> Instructions to follow: Among the lines below, count those with "slide". Give the total alone.

> Records for the exercise:
>>>>>
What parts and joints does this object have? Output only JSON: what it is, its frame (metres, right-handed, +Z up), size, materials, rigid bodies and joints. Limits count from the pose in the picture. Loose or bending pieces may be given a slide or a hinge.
<<<<<
>>>>>
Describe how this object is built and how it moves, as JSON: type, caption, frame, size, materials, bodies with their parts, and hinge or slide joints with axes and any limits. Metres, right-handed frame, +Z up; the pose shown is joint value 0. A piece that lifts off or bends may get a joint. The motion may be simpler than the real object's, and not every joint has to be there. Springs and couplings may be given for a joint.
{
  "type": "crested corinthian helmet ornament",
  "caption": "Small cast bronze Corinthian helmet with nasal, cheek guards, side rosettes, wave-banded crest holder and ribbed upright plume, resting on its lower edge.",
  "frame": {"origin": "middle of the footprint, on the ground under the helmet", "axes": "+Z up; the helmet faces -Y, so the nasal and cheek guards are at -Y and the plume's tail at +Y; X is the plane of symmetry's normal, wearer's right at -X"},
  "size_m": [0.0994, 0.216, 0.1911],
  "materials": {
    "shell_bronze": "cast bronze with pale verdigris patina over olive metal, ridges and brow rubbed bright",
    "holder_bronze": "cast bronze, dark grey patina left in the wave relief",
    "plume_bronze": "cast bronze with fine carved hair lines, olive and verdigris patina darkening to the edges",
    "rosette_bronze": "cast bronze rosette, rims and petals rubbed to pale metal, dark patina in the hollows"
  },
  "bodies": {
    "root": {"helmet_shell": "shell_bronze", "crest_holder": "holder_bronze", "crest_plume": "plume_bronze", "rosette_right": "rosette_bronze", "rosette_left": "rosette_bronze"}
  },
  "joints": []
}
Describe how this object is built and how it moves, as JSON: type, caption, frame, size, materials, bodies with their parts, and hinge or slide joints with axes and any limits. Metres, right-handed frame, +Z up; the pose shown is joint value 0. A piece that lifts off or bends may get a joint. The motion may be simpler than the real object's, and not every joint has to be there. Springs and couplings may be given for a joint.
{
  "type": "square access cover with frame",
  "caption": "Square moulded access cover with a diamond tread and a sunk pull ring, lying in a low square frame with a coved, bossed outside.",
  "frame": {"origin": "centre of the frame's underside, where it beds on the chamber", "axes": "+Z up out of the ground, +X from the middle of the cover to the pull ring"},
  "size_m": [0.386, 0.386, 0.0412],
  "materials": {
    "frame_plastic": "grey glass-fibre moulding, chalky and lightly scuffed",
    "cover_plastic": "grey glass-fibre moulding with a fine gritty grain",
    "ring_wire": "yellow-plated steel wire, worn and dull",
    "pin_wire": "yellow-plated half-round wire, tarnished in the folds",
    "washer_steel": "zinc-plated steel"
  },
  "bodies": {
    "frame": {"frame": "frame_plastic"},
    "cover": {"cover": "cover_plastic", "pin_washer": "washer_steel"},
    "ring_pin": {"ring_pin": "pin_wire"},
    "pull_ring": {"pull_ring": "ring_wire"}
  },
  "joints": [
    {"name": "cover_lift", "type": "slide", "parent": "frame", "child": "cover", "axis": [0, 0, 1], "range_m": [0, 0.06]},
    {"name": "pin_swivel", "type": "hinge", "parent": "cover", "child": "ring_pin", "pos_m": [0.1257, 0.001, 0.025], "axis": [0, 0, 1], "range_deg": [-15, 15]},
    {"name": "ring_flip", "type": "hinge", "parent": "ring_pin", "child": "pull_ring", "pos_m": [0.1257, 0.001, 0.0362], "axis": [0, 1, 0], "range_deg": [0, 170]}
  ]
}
<<<<<
> Written response: 4